## Task to carry out
Exactly and only the lines from the one containing "curve.use_fill_caps = True" through the one containing "points = [vertex.co" are to be repeated, both ends included.

## Data shown
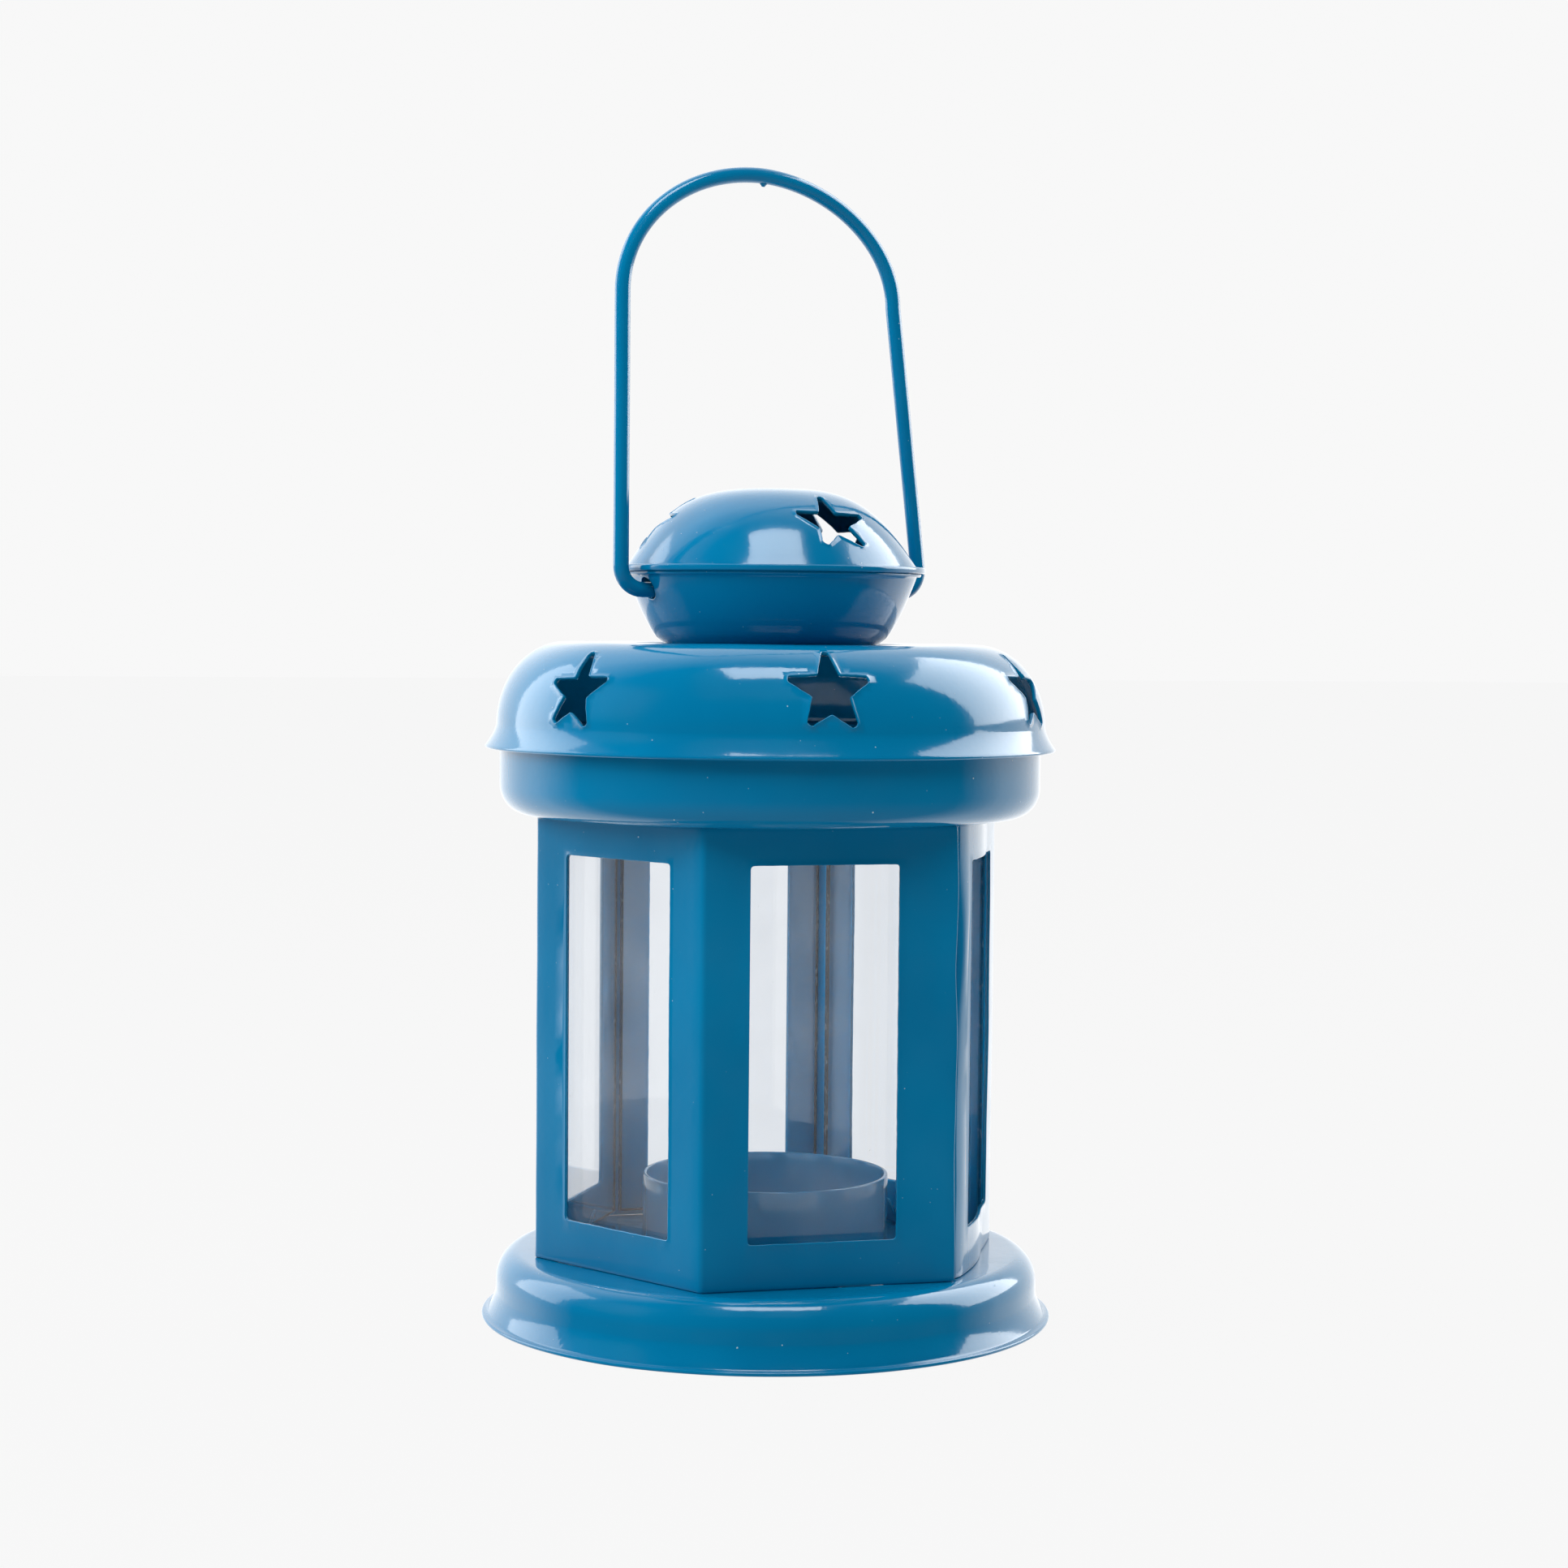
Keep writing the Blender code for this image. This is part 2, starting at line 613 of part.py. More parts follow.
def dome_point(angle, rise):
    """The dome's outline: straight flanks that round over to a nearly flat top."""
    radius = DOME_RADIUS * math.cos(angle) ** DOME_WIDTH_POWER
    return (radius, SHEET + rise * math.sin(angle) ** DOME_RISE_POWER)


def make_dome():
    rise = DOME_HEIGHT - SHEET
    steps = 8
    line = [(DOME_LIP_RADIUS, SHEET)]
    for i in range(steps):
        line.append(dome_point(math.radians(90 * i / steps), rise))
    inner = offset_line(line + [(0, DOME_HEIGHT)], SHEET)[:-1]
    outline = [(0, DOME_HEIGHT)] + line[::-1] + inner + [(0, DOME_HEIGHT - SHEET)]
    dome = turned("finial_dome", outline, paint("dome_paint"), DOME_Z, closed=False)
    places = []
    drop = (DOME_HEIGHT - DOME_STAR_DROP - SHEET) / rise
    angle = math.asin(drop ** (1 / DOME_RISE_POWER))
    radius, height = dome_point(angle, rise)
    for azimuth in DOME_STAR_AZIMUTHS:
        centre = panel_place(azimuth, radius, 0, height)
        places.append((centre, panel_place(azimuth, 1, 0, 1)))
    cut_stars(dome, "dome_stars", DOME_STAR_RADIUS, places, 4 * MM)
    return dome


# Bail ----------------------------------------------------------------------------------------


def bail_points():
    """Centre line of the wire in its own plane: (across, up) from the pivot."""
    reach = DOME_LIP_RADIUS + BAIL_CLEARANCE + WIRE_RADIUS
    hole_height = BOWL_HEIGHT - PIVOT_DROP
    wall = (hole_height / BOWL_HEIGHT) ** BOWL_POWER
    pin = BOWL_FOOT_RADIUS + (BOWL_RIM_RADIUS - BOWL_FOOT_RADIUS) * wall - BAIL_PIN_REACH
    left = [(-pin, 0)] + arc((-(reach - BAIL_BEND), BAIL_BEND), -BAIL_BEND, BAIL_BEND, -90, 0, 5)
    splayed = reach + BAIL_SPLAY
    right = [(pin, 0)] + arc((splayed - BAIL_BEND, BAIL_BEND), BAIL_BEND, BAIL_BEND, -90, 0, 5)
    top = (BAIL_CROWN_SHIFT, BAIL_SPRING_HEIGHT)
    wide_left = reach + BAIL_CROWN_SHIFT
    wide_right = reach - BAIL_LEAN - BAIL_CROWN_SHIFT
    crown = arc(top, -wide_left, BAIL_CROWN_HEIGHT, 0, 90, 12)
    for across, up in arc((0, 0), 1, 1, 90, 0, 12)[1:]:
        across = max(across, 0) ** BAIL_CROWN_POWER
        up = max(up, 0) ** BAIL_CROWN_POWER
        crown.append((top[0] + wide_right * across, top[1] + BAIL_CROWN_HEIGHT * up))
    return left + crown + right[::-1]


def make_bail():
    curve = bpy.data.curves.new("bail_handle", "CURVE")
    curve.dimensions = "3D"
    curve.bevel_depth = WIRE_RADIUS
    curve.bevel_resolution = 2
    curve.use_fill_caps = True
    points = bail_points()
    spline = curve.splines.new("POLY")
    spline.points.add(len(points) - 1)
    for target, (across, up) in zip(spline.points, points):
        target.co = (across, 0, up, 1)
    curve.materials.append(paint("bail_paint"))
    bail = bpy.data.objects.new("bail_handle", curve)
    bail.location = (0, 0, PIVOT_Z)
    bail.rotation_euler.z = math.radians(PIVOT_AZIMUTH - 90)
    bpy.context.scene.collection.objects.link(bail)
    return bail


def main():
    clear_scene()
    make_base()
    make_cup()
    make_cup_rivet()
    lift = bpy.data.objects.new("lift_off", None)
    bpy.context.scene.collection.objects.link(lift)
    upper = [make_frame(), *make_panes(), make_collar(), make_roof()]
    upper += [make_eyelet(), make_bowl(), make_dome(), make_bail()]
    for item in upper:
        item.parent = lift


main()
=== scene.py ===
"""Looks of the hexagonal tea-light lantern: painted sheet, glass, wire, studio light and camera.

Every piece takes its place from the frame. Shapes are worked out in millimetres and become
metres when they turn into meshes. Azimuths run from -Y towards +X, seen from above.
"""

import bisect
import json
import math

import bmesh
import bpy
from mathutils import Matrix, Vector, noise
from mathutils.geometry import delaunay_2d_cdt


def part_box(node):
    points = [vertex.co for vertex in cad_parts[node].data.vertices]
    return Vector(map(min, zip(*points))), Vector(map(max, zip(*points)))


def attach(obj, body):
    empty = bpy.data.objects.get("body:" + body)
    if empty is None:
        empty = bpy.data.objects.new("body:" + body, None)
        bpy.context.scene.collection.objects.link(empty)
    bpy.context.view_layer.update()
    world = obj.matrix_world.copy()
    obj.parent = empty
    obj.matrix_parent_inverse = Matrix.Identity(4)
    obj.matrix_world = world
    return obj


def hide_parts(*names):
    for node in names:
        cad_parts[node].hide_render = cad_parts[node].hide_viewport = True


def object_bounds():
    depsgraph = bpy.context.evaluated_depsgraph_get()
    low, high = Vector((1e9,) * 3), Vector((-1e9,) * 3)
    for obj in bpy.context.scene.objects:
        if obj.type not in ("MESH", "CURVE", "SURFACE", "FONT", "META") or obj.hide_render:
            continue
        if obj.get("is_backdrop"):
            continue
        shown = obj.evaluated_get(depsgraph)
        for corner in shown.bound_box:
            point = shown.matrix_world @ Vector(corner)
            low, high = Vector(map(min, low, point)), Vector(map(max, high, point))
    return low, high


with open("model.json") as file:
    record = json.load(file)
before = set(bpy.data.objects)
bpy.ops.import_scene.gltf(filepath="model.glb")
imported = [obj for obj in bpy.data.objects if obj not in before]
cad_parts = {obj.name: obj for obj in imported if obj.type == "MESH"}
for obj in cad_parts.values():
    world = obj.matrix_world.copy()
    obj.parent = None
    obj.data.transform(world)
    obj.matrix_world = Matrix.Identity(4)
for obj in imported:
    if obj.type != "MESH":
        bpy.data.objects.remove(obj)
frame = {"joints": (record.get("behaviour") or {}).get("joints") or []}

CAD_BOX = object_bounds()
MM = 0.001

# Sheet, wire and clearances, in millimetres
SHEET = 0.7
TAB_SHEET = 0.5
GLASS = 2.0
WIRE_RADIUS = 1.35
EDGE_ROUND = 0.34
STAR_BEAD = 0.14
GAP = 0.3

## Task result
    curve.use_fill_caps = True
    points = bail_points()
    spline = curve.splines.new("POLY")
    spline.points.add(len(points) - 1)
    for target, (across, up) in zip(spline.points, points):
        target.co = (across, 0, up, 1)
    curve.materials.append(paint("bail_paint"))
    bail = bpy.data.objects.new("bail_handle", curve)
    bail.location = (0, 0, PIVOT_Z)
    bail.rotation_euler.z = math.radians(PIVOT_AZIMUTH - 90)
    bpy.context.scene.collection.objects.link(bail)
    return bail


def main():
    clear_scene()
    make_base()
    make_cup()
    make_cup_rivet()
    lift = bpy.data.objects.new("lift_off", None)
    bpy.context.scene.collection.objects.link(lift)
    upper = [make_frame(), *make_panes(), make_collar(), make_roof()]
    upper += [make_eyelet(), make_bowl(), make_dome(), make_bail()]
    for item in upper:
        item.parent = lift


main()
=== scene.py ===
"""Looks of the hexagonal tea-light lantern: painted sheet, glass, wire, studio light and camera.

Every piece takes its place from the frame. Shapes are worked out in millimetres and become
metres when they turn into meshes. Azimuths run from -Y towards +X, seen from above.
"""

import bisect
import json
import math

import bmesh
import bpy
from mathutils import Matrix, Vector, noise
from mathutils.geometry import delaunay_2d_cdt


def part_box(node):
    points = [vertex.co for vertex in cad_parts[node].data.vertices]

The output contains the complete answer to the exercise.